Rachel Reeves has been warned that tax rises could choke off economic growth as pressure mounts ahead of the Autumn Budget.
In a stark message, the head of the Government’s official spending watchdog cautioned that Britain was already “very exposed to shocks”.
And he suggested the Chancellor has left herself little room to manoeuvre without resorting to punishing tax rises or deep spending cuts.
Richard Hughes, chairman of the Office for Budget Responsibility (OBR), said: “Higher and higher levels of taxes are also not good for growth.”
His comments will fuel fears that Reeves may be planning a fresh tax grab in the coming months as she scrambles to plug a black hole of up to £20billion in the public finances.
The Chancellor had just under £10bn of fiscal “headroom” when she delivered Labour’s plans earlier this year. But a string of expensive policy U-turns, including reinstating the winter fuel payment for all pensioners and ditching tougher benefit rules, has eaten into that buffer.
Worse still, the OBR’s own forecasts are becoming gloomier by the month – meaning even tougher decisions lie ahead.
Giving evidence to MPs on the Treasury Select Committee, Hughes said: “We have already raised taxes quite a bit in this country. The tax burden is getting close to an all-time high… the state is already taking up a large share of public resources.”
He warned that pension funds – once a reliable buyer of UK debt – were stepping back, forcing the country to rely more on overseas investors, who may demand higher returns.
“That can have implications for the cost of debt and ultimately put quite significant pressures on the UK,” he said.
“There are reasons to worry,” he added bluntly.
The remarks came days after Hughes warned that Britain “cannot afford the array of promises it has made to the public”.
He denied Labour claims that the OBR was setting economic policy, and pointed instead to Reeves’s choice to adopt strict fiscal rules with “very little” room for manoeuvre.
Asked by Labour MP Jeevun Sandher whether more spending on research and development could spark growth, Hughes replied: “If higher research and development is being funded by a higher tax burden, there are some choices and trade-offs that need to be paid for.”

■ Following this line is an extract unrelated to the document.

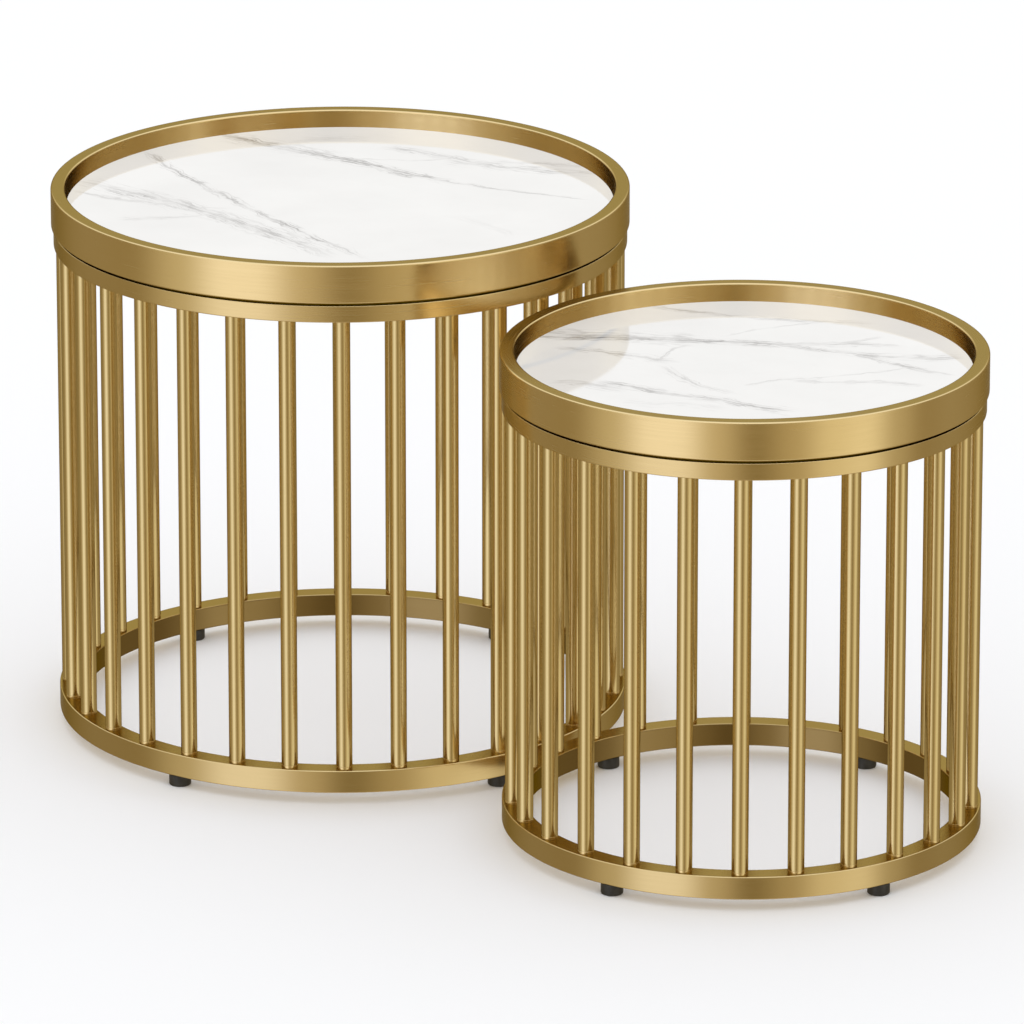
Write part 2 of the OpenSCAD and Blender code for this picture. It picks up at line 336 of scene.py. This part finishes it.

The intervention follows criticism from Labour’s own Red Wall MPs who have taken aim at the OBR, saying the Chancellor should not base tax decisions on “five-year predictions that are likely to be wrong”.
But Hughes insisted: “Chancellors can make a point about how much headroom they want against their fiscal rules. Recently they have left themselves very little.”
His warnings were echoed by Helen Miller, new director of the Institute for Fiscal Studies, who said Labour had “ignored the massive set of risks that were coming down the road”.
She said: “I don’t think the OBR is the problem,” and blamed Reeves’s own policy decisions. “That was the chancellor choosing her fiscal rules, choosing to give herself no wiggle room, despite the fact that we know that forecasts move around.”
And in a direct rebuke to any attempt to rewrite the rules, Miller added: “I don’t think changing the fiscal rules radically in the budget is the way to go.”
Amid the growing economic storm, Reeves used her speech at Mansion House last night to turn fire on the UK’s powerful regulators – blaming them for stifling enterprise.
She said: “Regulators must take up the call I make this evening not to bend to the temptation of excessive caution but to boldly regulate for growth in the service of prosperity across our country.”
In a swipe at Whitehall, she accused them of being a “boot on the neck of businesses” and said it was “clear” the Government “must do more” to reduce red tape.